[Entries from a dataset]
---*---

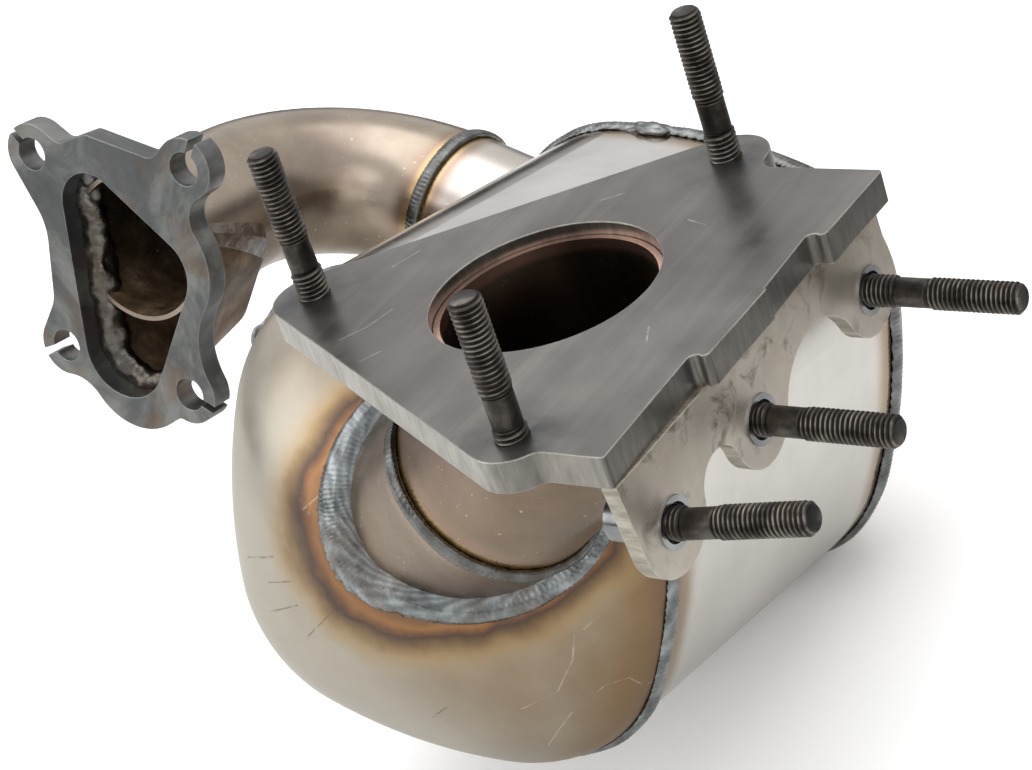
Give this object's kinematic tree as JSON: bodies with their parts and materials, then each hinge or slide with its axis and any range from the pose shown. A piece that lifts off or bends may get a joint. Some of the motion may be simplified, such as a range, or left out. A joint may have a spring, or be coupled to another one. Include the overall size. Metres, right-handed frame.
{
  "type": "catalytic converter",
  "caption": "Rounded-square catalytic converter canister with a turbocharger inlet flange and pipe, an outlet elbow under a studded flange plate, and a stud bracket.",
  "frame": {"origin": "centre of the outlet bore on the flange plate's gasket face", "axes": "+Z leaves the gasket face, +X is the way the side studs point, +Y runs along the bracket towards the inlet end"},
  "size_m": [0.399, 0.3026, 0.2339],
  "materials": {
    "plate_steel": "hot-rolled steel, mill grey with scratches",
    "bracket_steel": "torch-cut sheet steel with oily stains",
    "stainless": "heat-tinted stainless sheet",
    "pipe_stainless": "heat-tinted stainless tube",
    "weld_steel": "rippled weld bead",
    "stud_steel": "dark oiled steel",
    "zinc": "bright zinc plate",
    "flange_steel": "blue-grey cut steel",
    "mat_fibre": "fibre mat",
    "ceramic": "fired ceramic honeycomb"
  },
  "bodies": {
    "root": {"bracket_sleeve_1": "zinc", "bracket_sleeve_2": "zinc", "bracket_sleeve_3": "zinc", "bracket_weld": "weld_steel", "canister_shell": "stainless", "catalyst_brick": "ceramic", "flange_weld": "weld_steel", "front_end_cap": "stainless", "front_seam_weld": "weld_steel", "inlet_elbow": "pipe_stainless", "inlet_joint_weld": "weld_steel", "inlet_neck": "pipe_stainless", "inlet_port_weld": "weld_steel", "inner_weld": "weld_steel", "outlet_elbow": "pipe_stainless", "outlet_joint_weld": "weld_steel", "outlet_plate": "plate_steel", "outlet_port_weld": "weld_steel", "outlet_stub": "pipe_stainless", "plate_stud_1": "stud_steel", "plate_stud_2": "stud_steel", "plate_stud_3": "stud_steel", "plate_weld": "weld_steel", "rear_end_cap": "stainless", "rear_seam_weld": "weld_steel", "scoop_weld": "weld_steel", "side_bracket": "bracket_steel", "side_stud_1": "stud_steel", "side_stud_2": "stud_steel", "side_stud_3": "stud_steel", "support_mat": "mat_fibre", "transition_scoop": "pipe_stainless", "turbo_flange": "flange_steel"}
  },
  "joints": []
}
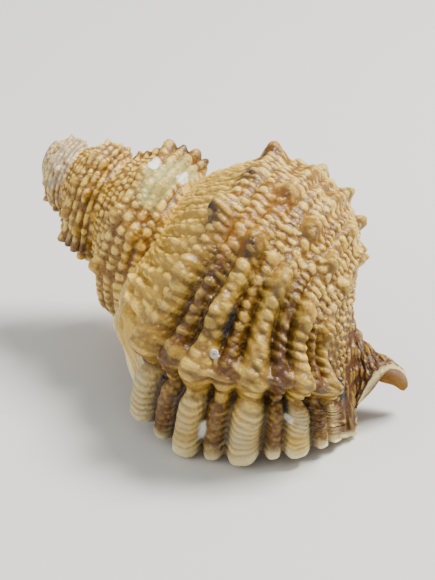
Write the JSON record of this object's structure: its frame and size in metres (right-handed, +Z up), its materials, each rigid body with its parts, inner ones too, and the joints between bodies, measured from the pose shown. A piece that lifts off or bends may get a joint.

---*---

**Given request:**
Restate all of the entries exactly, please.

**Output of the exercise:**
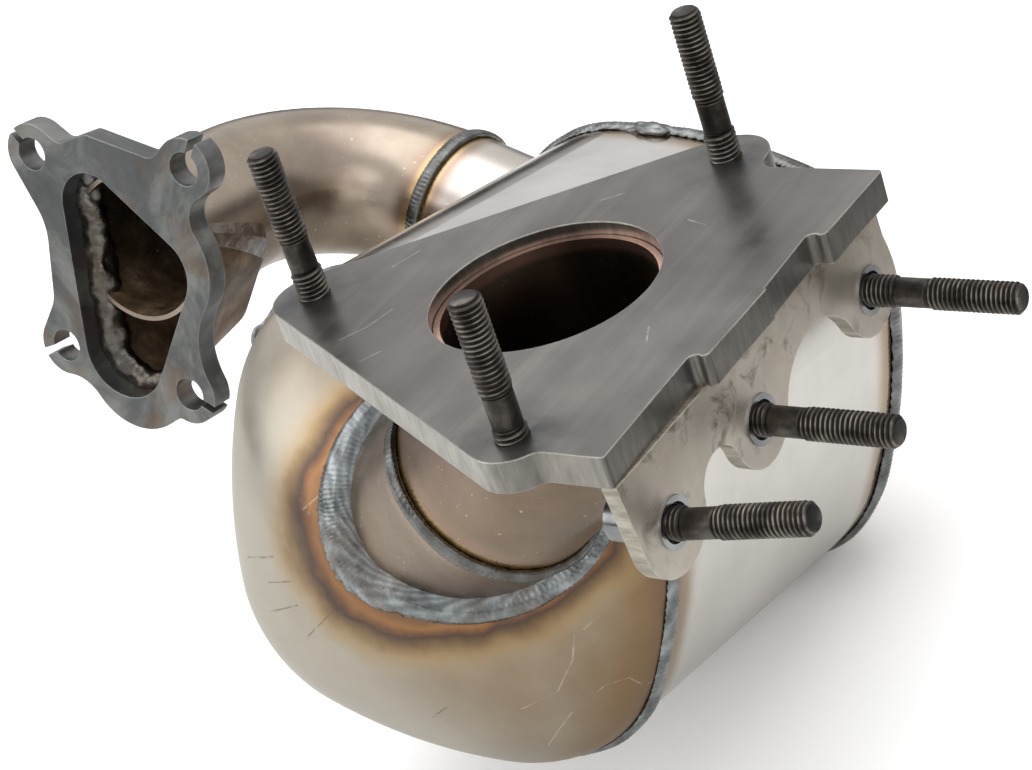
Give this object's kinematic tree as JSON: bodies with their parts and materials, then each hinge or slide with its axis and any range from the pose shown. A piece that lifts off or bends may get a joint. Some of the motion may be simplified, such as a range, or left out. A joint may have a spring, or be coupled to another one. Include the overall size. Metres, right-handed frame.
{
  "type": "catalytic converter",
  "caption": "Rounded-square catalytic converter canister with a turbocharger inlet flange and pipe, an outlet elbow under a studded flange plate, and a stud bracket.",
  "frame": {"origin": "centre of the outlet bore on the flange plate's gasket face", "axes": "+Z leaves the gasket face, +X is the way the side studs point, +Y runs along the bracket towards the inlet end"},
  "size_m": [0.399, 0.3026, 0.2339],
  "materials": {
    "plate_steel": "hot-rolled steel, mill grey with scratches",
    "bracket_steel": "torch-cut sheet steel with oily stains",
    "stainless": "heat-tinted stainless sheet",
    "pipe_stainless": "heat-tinted stainless tube",
    "weld_steel": "rippled weld bead",
    "stud_steel": "dark oiled steel",
    "zinc": "bright zinc plate",
    "flange_steel": "blue-grey cut steel",
    "mat_fibre": "fibre mat",
    "ceramic": "fired ceramic honeycomb"
  },
  "bodies": {
    "root": {"bracket_sleeve_1": "zinc", "bracket_sleeve_2": "zinc", "bracket_sleeve_3": "zinc", "bracket_weld": "weld_steel", "canister_shell": "stainless", "catalyst_brick": "ceramic", "flange_weld": "weld_steel", "front_end_cap": "stainless", "front_seam_weld": "weld_steel", "inlet_elbow": "pipe_stainless", "inlet_joint_weld": "weld_steel", "inlet_neck": "pipe_stainless", "inlet_port_weld": "weld_steel", "inner_weld": "weld_steel", "outlet_elbow": "pipe_stainless", "outlet_joint_weld": "weld_steel", "outlet_plate": "plate_steel", "outlet_port_weld": "weld_steel", "outlet_stub": "pipe_stainless", "plate_stud_1": "stud_steel", "plate_stud_2": "stud_steel", "plate_stud_3": "stud_steel", "plate_weld": "weld_steel", "rear_end_cap": "stainless", "rear_seam_weld": "weld_steel", "scoop_weld": "weld_steel", "side_bracket": "bracket_steel", "side_stud_1": "stud_steel", "side_stud_2": "stud_steel", "side_stud_3": "stud_steel", "support_mat": "mat_fibre", "transition_scoop": "pipe_stainless", "turbo_flange": "flange_steel"}
  },
  "joints": []
}
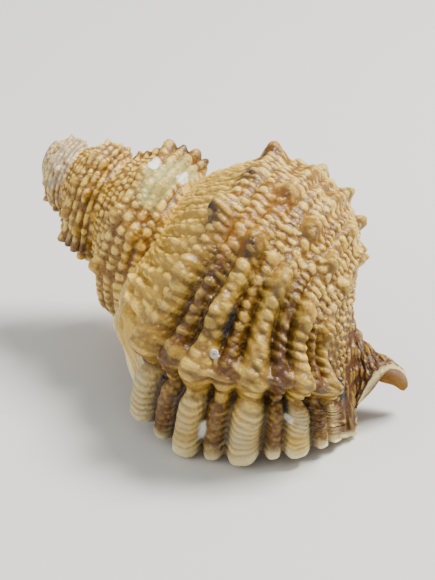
Write the JSON record of this object's structure: its frame and size in metres (right-handed, +Z up), its materials, each rigid body with its parts, inner ones too, and the joints between bodies, measured from the pose shown. A piece that lifts off or bends may get a joint.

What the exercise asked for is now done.